Reproduce exactly the lines below, from the first through the one containing "its top bead.", and nothing more.
^^^^
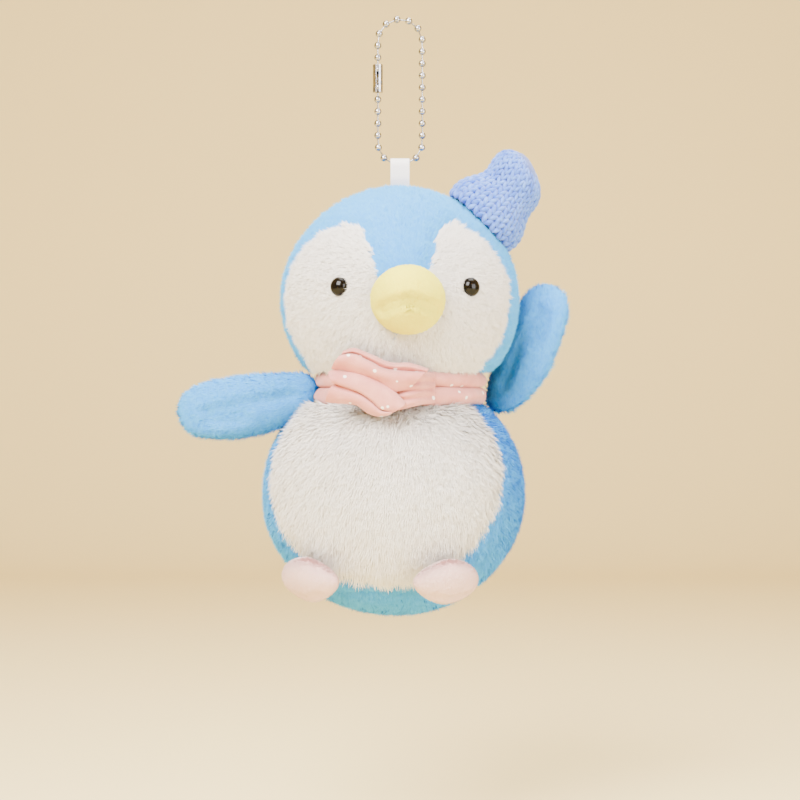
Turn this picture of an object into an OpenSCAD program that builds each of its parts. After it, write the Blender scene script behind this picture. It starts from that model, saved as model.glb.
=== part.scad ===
// A small plush penguin that hangs from a ball chain: a stuffed head and body
// in pile fabric, two wings, two feet, a beak, a scarf and a knitted hat.
// Millimetres, +Z up. The penguin faces -Y. The origin is the point where a
// hook or ring carries the loop of ball chain: the underside of its top bead.

/* [Ball chain] */
// Diameter of one bead
bead_d = 2.4; // [2.3:0.05:2.5]
// Distance from one bead to the next
bead_pitch = 4; // [3.9:0.05:4.1]
// Width of the hanging loop, between the centres of its two strands
loop_w = 14.8; // [14:0.1:16]
// Distance from the middle of the connector to each bead that it holds
held_bead = 3; // [2.9:0.05:3.1]
// Outside diameter of the connector
connector_d = 3.3; // [3.2:0.05:3.5]

/* [Ribbon] */
// Width of the satin ribbon
ribbon_w = 6.3; // [5:0.1:7]
// Thickness of the satin ribbon
ribbon_t = 0.4; // [0.3:0.05:0.5]

/* [Head] */
// Width of the head
head_w = 79.4; // [76:0.2:80]
// Depth of the head, front to back
head_d = 72; // [68:0.5:76]
// Height of the head, if the neck did not cut it
head_h = 76; // [74:0.5:78]
// Height of the crown of the head
crown_z = -54.8; // [-56:0.1:-54.8]
// Angle that the face is turned to the penguin's own left
face_yaw = 4; // [0:1:8]
// Thickness of the pile fabric, backing and pile together
fabric_t = 2; // [1.6:0.1:2.2]

/* [Beak] */
// Width of the beak
beak_w = 24.6; // [20:0.2:26]
// Height of the beak
beak_h = 23.4; // [20:0.2:25]
// How far the beak stands out of the face
beak_out = 12; // [9:0.5:14]

/* [Eyes] */
// Diameter of the black dome of an eye
eye_d = 6.6; // [5:0.1:8]
// Distance between the middles of the two eyes
eye_gap = 43; // [38:0.5:46]
// Diameter of the washer that locks an eye
washer_d = 9; // [8:0.5:10]

/* [Body] */
// Width of the body
body_w = 88; // [84:0.5:90]
// Depth of the body, front to back
body_d = 74; // [70:0.5:76]
// Height of the body, if the neck did not cut it
body_h = 81; // [79:0.5:82]
// Height of the middle of the body
body_z = -156.5; // [-157:0.1:-156]
// Sideways place of the middle of the body, against the neck
body_x = -2.3; // [-2.5:0.1:-1.5]
// Angle that the body is turned to the penguin's own right
body_yaw = 8; // [0:1:10]
// Width of the white belly panel
belly_w = 77; // [70:0.5:80]
// How far the white belly panel reaches below the middle of the body
belly_drop = 28.5; // [26:0.5:29]

/* [Neck] */
// Diameter of the stuffed neck
neck_d = 39; // [36:0.5:39]
// Height of the point that the neck bends about
neck_z = -122; // [-122.5:0.1:-121.5]

/* [Scarf] */
// Outside diameter of the scarf round the neck
scarf_d = 56.6; // [54:0.2:57]
// Thickness of the folded ends of the scarf
tail_t = 3; // [2:0.1:3.4]

/* [Wings] */
// Length of a wing
wing_l = 40; // [38:0.5:40.5]
// Width of a wing
wing_w = 20; // [16:0.5:21]
// Thickness of a wing
wing_t = 9.6; // [8:0.2:10]
// Angle that the right wing droops below level
right_wing_droop = 7; // [0:1:10]
// Angle that the left wing is raised above level
left_wing_rise = 62; // [60:1:64]

/* [Feet] */
// Width of a foot
foot_w = 23; // [20:0.5:24]
// Height of a foot
foot_h = 16.4; // [14:0.2:17]
// Thickness of a foot
foot_t = 12; // [10:0.2:12.4]

/* [Hat] */
// Diameter of the knitted hat at its cuff
hat_d = 27.4; // [24:0.2:29]
// Height of the knitted hat
hat_h = 29; // [26:0.5:30]
// Angle that the hat leans away from upright
hat_tilt = 45; // [42:1:48]

/* [Hidden] */

// Colours
METAL = "silver";
BLUE = [0.62, 0.82, 0.95];
WHITE = [0.96, 0.94, 0.92];
YELLOW = [0.99, 0.92, 0.58];
PINK = [0.98, 0.88, 0.86];
SCARF = [0.90, 0.70, 0.68];
YARN = [0.66, 0.74, 0.92];
FILL = [0.98, 0.98, 0.98];
BLACK = [0.08, 0.07, 0.07];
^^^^
#### Solution for this problem:
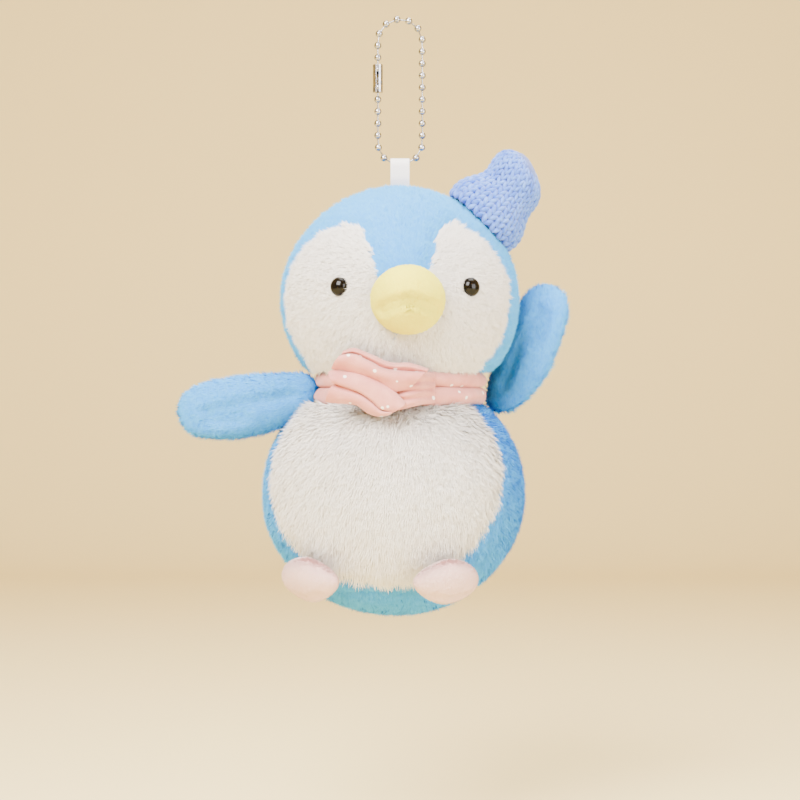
Turn this picture of an object into an OpenSCAD program that builds each of its parts. After it, write the Blender scene script behind this picture. It starts from that model, saved as model.glb.
=== part.scad ===
// A small plush penguin that hangs from a ball chain: a stuffed head and body
// in pile fabric, two wings, two feet, a beak, a scarf and a knitted hat.
// Millimetres, +Z up. The penguin faces -Y. The origin is the point where a
// hook or ring carries the loop of ball chain: the underside of its top bead.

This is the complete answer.